Mayor James J. Fiorentini > Press Release
Good things are still happening in Haverhill
Remarks of Mayor James J. Fiorentini at the Greater Haverhill Chamber of Commerce Municipal Outlook Breakfast
Friday, January 09, 2009
Thank you. I appreciate the opportunity to work with this chamber, and I appreciate the opportunity to work with all of you.
As we all know, we are in the midst of what is being described as the worst economic crisis since the Great Depression. You can’t turn on the news without hearing of layoffs, plant closings, stock market losses and dire economic news.
We are not immune from these State and national trends, but even in these terrible economic times, there are still good things happening in our city.
At a time when colleges and universities nationwide are having financial difficulties, Zion Bible College opened in Haverhill. Our community wide effort to recruit a new college worked!
At a time when real estate sales have slowed throughout the country, when housing projects have come to a halt nationwide, we have $100 million of new investment going into our downtown. When I drive by, I am proud to see over 200 people working to convert abandoned factories to housing and retail stores.
At a time when restaurants everywhere are closing, the people that live in those downtown units helped bring in four new restaurants in 2008. The Massachusetts Retailer's Association every year picks the best restaurant in the State. This year, they picked Keon’s Restaurant in downtown Haverhill. We know we have the best restaurant zone north of the north end—with over 22 restaurants located within a one block radius.
And, at a time when manufacturing jobs are leaving the country, Southwick Clothing brings 300 new manufacturing jobs to Haverhill.
I was so impressed when the company’s leadership team told me that they had considered locating in Thailand, but that Haverhill's economic development team was persistent and made it clear that Haverhill was the better choice.
At a time, when unemployment throughout the country is getting worse, I was happy to read that Haverhill’s unemployment rate is below the national average and below the State average.
Despite this, there are grave challenges ahead
But despite all of this, we know we are not immune from State and national trends, and we know that there are grave challenges ahead.
Cutbacks in State aid
We’ve been warned that State aid could be cut in January, by 5-10%, and House Speaker Dimasi has told us to brace ourselves for another 10% cutback in June on top of that.
On the school side, a 10% cutback in State aid would be devastating particularly to our schools. Cutbacks in State aid to education will mean school layoffs, school closings and cutbacks in school programs.
On the city side, things are not as bleak. We have already taken a number of steps to reform our government and to improve our tax base which have left us with $4 million in reserves. We are, in fact, in the best financial position we have been in for at least a decade. If there are small cutbacks in January, we can withstand that hit without major disruptions in services. However, we are much more concerned about State aid cutbacks in June.

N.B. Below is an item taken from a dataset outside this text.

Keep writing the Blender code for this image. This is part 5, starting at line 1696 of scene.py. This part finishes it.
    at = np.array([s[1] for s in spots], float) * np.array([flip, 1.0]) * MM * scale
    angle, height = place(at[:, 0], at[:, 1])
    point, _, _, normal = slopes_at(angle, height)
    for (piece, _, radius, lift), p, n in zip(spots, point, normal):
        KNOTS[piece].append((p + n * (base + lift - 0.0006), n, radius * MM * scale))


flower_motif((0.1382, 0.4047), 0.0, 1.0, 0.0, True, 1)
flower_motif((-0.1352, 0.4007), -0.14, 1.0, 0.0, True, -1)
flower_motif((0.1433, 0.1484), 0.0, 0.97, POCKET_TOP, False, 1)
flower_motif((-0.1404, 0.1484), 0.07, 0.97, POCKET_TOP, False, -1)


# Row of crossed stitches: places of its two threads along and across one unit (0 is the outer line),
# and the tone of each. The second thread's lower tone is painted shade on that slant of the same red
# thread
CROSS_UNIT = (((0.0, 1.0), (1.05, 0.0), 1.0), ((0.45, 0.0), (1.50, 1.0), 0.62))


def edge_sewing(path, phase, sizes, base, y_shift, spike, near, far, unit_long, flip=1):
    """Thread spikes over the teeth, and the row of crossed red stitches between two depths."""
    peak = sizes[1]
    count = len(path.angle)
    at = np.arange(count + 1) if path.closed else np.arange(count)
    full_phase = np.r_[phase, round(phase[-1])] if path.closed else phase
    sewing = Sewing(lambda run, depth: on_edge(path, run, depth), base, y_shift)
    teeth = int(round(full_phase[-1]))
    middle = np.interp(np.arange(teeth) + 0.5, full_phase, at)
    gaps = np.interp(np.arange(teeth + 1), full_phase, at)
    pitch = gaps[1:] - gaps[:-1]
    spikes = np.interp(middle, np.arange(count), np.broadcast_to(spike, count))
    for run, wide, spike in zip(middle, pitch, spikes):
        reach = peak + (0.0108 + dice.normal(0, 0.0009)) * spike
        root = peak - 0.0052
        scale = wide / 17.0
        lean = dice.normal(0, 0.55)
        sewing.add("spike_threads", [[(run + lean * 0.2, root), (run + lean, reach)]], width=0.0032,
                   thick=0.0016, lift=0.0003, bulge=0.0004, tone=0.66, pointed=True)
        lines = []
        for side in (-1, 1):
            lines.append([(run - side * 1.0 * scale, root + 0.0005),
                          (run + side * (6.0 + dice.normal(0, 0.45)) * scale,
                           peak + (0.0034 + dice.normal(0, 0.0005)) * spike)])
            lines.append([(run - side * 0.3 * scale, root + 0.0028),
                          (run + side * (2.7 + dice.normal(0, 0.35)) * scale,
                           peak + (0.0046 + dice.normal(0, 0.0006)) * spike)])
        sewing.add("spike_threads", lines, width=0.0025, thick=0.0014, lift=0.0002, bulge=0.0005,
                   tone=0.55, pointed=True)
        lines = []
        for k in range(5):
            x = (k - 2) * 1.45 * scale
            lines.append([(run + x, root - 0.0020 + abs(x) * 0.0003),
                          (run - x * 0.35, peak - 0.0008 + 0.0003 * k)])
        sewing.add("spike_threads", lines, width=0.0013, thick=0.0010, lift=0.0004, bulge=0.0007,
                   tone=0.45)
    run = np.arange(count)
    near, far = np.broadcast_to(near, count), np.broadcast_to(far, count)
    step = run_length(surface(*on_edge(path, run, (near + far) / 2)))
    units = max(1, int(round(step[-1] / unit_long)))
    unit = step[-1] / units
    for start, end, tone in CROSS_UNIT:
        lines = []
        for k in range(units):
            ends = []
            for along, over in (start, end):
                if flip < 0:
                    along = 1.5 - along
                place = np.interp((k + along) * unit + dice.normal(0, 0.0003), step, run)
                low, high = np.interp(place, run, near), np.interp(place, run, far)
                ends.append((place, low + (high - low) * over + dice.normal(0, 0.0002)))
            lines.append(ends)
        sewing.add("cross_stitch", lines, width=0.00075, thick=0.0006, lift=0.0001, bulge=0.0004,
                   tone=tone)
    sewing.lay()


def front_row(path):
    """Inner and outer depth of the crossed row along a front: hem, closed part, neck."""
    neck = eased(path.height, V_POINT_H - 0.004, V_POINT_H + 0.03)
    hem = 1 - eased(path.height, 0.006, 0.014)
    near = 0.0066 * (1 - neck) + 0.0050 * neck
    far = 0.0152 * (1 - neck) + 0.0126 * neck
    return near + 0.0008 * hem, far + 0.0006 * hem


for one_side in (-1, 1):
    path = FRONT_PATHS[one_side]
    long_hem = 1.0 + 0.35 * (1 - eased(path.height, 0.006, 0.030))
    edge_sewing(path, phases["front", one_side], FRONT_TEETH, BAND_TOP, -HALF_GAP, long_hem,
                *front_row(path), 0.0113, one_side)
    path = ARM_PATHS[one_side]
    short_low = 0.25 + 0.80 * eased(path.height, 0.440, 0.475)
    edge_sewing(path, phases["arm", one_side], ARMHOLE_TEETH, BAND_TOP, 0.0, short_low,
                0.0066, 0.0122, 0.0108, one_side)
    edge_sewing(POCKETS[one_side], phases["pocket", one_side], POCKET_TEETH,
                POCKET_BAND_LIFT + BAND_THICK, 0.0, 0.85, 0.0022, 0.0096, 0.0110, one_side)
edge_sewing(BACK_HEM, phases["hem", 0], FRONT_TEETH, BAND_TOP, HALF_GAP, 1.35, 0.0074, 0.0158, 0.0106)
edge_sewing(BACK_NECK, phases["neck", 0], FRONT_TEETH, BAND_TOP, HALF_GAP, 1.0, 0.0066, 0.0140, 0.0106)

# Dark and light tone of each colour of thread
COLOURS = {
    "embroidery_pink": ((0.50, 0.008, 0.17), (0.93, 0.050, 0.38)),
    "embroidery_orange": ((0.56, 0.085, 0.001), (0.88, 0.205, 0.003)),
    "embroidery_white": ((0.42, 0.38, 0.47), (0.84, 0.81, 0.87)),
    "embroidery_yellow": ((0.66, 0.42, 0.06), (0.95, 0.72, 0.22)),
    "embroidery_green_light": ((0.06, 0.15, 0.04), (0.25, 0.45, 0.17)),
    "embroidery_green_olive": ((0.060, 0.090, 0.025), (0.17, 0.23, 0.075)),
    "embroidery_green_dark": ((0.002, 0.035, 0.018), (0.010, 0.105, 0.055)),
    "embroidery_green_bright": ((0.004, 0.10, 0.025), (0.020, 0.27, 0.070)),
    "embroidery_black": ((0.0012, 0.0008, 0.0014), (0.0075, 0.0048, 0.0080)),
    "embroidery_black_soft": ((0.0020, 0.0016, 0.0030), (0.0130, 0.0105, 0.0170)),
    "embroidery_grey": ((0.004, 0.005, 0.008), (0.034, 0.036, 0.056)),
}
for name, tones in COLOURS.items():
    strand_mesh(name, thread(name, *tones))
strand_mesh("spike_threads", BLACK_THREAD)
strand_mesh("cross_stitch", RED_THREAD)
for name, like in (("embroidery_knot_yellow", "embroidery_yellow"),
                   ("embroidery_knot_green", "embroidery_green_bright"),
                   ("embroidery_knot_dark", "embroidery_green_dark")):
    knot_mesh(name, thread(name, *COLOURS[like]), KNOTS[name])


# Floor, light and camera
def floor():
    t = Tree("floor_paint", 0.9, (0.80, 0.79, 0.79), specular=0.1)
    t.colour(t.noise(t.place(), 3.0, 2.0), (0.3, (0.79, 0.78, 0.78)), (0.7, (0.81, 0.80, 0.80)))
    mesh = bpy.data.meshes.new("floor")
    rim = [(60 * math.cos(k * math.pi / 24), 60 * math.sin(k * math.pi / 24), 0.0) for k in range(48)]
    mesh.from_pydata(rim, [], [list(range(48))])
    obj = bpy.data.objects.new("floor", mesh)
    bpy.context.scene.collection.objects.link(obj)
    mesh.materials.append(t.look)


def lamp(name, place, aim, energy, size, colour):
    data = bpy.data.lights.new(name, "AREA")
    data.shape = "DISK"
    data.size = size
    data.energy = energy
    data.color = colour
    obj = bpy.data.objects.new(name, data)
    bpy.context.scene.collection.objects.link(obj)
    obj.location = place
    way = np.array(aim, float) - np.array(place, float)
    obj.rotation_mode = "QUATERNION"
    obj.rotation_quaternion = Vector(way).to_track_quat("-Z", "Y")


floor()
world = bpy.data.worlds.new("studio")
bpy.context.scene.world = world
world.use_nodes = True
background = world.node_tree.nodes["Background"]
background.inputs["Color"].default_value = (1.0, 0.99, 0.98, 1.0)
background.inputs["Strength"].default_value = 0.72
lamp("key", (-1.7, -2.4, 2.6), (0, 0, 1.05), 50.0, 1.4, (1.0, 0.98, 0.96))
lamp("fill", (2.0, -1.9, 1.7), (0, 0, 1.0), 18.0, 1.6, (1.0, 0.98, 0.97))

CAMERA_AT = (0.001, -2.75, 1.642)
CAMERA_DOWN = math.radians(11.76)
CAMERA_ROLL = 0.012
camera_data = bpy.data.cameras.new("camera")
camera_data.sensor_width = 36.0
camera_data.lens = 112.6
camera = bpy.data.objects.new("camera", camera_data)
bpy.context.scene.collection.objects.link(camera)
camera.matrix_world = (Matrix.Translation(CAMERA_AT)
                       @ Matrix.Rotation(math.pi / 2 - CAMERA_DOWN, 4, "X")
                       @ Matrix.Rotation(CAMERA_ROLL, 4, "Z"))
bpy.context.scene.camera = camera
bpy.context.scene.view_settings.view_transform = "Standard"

The cutbacks require us to continue to be as innovative as possible
President Kennedy used to say that the Chinese word for crisis consisted of two characters, the character for danger and the character for opportunity.
We all know about the dangers that this economy brings us. We all know the dangers of cutbacks in State aid, and the dangers that we will not be able to provide our citizens with the services they deserve.

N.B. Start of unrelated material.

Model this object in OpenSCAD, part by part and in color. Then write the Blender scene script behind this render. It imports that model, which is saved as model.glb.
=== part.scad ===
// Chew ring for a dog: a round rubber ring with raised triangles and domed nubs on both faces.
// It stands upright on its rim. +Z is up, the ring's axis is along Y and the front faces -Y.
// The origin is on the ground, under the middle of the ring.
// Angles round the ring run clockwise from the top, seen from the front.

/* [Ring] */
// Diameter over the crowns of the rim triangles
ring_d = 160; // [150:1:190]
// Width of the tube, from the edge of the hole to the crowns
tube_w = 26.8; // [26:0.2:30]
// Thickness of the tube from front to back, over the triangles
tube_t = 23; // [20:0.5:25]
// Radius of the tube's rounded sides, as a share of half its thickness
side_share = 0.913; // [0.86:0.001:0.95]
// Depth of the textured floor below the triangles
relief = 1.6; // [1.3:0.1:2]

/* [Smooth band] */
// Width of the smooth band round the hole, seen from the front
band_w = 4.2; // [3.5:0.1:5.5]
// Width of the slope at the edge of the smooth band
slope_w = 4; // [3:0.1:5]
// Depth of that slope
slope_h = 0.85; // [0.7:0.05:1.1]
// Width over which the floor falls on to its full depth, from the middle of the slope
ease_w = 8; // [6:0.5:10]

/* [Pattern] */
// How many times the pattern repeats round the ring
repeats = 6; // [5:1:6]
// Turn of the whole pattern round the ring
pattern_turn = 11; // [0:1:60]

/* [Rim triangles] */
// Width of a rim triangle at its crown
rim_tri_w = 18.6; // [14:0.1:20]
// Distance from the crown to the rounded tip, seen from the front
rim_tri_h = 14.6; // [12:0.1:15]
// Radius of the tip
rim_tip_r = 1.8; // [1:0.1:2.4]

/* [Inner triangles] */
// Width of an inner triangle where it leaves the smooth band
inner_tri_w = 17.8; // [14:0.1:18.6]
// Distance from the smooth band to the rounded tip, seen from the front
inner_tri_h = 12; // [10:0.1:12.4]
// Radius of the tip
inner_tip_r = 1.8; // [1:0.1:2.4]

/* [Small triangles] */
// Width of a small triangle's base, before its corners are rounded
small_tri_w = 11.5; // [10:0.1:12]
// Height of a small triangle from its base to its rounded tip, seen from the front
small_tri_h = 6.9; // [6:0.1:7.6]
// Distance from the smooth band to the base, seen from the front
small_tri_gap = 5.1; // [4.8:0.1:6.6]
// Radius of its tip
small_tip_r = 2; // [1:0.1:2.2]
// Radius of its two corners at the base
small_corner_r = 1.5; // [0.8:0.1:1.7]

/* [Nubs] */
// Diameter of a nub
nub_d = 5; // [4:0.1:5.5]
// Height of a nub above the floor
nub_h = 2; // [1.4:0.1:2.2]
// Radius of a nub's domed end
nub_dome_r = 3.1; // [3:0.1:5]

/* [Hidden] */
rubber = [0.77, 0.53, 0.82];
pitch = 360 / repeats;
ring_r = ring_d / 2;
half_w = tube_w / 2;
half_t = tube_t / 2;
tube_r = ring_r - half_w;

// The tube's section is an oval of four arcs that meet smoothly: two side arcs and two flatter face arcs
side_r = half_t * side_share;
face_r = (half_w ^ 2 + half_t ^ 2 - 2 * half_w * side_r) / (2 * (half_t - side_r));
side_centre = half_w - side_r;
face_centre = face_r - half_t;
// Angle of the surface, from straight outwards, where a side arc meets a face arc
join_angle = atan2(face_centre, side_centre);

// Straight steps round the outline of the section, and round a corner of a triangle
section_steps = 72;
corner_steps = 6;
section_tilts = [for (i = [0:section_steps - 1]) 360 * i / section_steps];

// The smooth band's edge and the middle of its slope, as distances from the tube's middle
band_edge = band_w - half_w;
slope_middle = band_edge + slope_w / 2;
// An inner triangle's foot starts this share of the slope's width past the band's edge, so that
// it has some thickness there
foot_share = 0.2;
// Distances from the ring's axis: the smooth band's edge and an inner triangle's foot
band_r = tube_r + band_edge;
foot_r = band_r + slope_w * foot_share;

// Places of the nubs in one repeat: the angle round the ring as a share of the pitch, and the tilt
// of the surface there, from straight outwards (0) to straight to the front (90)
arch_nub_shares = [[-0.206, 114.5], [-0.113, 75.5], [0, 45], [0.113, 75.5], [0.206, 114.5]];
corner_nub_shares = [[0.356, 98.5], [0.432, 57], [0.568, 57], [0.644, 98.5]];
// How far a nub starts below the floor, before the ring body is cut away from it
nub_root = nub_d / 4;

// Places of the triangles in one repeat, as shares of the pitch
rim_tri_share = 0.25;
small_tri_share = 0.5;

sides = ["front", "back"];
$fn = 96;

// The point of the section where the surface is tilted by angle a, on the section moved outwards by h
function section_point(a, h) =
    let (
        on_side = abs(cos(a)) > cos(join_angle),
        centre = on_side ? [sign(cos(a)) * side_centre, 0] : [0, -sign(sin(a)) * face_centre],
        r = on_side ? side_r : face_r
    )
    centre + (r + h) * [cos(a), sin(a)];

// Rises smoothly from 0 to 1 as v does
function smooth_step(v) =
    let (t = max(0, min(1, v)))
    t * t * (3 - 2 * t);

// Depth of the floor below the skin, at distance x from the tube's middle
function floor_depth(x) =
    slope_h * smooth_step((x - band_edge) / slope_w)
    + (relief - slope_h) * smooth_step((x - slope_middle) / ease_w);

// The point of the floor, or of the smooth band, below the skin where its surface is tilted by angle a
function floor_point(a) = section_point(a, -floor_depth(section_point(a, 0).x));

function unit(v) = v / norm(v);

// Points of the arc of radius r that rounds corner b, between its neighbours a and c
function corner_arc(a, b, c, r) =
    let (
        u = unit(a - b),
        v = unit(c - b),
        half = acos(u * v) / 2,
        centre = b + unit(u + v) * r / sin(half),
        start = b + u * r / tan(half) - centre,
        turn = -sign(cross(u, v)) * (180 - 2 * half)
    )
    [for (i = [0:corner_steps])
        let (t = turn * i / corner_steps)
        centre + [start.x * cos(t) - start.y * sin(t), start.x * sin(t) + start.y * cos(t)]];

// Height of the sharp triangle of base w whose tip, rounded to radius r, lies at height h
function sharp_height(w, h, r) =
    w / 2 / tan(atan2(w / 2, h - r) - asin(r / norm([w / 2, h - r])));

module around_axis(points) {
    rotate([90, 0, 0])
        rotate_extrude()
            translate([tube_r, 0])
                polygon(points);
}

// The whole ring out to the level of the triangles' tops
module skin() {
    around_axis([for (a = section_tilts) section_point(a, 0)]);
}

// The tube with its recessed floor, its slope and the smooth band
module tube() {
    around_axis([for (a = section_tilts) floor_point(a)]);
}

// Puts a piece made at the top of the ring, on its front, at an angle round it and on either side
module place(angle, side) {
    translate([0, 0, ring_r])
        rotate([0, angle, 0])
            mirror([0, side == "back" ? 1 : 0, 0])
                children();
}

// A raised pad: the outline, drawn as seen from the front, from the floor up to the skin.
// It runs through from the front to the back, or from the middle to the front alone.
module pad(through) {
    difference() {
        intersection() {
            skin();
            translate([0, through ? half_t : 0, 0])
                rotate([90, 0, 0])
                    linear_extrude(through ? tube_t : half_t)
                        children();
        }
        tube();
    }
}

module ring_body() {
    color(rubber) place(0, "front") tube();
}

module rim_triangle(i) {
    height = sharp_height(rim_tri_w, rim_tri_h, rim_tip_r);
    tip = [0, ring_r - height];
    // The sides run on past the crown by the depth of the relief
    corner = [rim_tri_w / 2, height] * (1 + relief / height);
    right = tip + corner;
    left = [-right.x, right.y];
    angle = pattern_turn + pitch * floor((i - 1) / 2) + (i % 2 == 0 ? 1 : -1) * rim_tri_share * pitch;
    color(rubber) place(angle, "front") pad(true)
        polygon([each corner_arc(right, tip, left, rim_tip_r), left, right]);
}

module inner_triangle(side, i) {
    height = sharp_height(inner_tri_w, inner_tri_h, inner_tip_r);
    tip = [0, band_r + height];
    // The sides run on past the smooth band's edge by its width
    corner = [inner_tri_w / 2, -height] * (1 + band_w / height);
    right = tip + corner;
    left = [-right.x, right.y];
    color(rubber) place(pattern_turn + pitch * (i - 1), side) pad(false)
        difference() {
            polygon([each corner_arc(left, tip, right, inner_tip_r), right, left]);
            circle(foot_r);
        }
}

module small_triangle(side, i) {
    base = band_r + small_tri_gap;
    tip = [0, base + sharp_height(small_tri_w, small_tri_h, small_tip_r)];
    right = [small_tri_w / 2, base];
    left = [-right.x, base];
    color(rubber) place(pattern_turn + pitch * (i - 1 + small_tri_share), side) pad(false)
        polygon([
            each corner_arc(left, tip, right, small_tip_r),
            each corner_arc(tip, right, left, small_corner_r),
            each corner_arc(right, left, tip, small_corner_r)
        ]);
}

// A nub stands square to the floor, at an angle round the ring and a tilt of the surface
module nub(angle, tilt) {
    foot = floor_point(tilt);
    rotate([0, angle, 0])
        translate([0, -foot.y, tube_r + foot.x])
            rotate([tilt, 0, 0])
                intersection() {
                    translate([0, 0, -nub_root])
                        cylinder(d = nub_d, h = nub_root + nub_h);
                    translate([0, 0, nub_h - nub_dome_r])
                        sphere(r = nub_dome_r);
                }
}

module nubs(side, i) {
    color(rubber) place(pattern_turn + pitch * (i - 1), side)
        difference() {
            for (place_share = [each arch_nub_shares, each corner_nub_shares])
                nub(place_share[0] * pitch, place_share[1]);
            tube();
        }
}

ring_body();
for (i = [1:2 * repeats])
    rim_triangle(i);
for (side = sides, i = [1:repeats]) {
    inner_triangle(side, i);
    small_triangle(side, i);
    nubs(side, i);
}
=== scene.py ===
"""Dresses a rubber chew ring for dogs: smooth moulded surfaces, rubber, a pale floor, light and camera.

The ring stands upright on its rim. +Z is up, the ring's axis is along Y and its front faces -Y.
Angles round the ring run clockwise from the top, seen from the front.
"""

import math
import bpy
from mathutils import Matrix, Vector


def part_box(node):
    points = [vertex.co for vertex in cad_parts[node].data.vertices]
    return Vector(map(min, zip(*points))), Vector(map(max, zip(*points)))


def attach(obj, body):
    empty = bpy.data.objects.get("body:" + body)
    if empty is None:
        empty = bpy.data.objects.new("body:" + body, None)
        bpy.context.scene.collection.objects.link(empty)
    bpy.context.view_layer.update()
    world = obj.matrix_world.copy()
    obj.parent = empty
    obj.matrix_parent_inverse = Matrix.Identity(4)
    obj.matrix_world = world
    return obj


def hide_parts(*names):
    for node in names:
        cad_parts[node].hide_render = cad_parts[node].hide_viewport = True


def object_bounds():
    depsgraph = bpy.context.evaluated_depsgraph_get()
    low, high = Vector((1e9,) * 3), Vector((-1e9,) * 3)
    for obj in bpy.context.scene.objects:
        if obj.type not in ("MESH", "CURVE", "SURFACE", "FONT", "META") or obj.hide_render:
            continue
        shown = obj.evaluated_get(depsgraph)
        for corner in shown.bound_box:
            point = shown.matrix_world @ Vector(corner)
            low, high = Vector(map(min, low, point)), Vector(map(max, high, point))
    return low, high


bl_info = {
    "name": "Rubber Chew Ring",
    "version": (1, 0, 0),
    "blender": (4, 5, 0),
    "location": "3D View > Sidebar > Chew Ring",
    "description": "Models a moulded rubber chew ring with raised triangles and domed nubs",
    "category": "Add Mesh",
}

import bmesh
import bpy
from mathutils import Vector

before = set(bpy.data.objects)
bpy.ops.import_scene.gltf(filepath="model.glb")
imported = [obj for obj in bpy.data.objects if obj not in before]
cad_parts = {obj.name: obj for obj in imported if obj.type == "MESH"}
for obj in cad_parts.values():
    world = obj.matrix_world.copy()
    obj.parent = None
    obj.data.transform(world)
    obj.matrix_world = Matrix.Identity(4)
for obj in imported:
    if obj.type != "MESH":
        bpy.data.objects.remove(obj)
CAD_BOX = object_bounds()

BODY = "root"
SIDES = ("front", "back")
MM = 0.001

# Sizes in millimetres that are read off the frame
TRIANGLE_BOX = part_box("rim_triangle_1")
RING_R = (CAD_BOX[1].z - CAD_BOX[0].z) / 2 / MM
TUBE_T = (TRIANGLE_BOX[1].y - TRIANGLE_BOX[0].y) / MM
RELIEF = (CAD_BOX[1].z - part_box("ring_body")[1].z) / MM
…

But with that danger comes opportunity. We have a unique opportunity now to continue to reform our health care system, and to continue to improve our government services.
On the health care side, we’ve made great strides. I am very proud of our employees and unions who worked with us to consolidate our health care plans into one plan, and who agreed to pay more on their health insurance plans. Those reforms saved us $1.5 million a year. We were proud this year when Blue Cross gave the city of Haverhill its first ever Innovation in Health Care Award, and said that if every city had taken the steps that Haverhill had already taken, there wouldn’t be a health care crisis in the State.
But we have to go further. Last week, I met with our insurance advisory board, and with the presidents of all the unions to talk about health care reforms. I was impressed with the tone of the meeting that everyone seems to be willing to work together to see if we can reach some further health care savings. We’ve agreed to continue talking. I had another encouraging sign this week when the new President of one of the unions called and agreed to speak.
We have a long way to go, but we are making progress and I want to thank the union leaders who have taken that first step.
The budget also offers us the opportunity to continue to reform our permitting process.
At city hall, we are working to imitate the model of the registry of motor vehicles and automate as much of our permit process as we can. This year, we obtained a grant from the State to help automate the granting of permits. Over the past few months, our departments have worked together to put out an RFP. We expect by the end of the year, some of the permits you now get from city hall, you will be able to get on line without leaving your businesses. Our motto is simple: don’t wait in line, get on line.
Dawn is Coming
Many of you, I know, are distressed about the national economy. I understand. I get distressed sometimes too when I see our friends and neighbors being laid off. But there is an old country music tune, made popular by the Mama’s and Papa’s in the 1970’s that ends this way: “It’s always darkest just before dawn.” I know that if we all pull together, and all row in the same direction, we will get through this.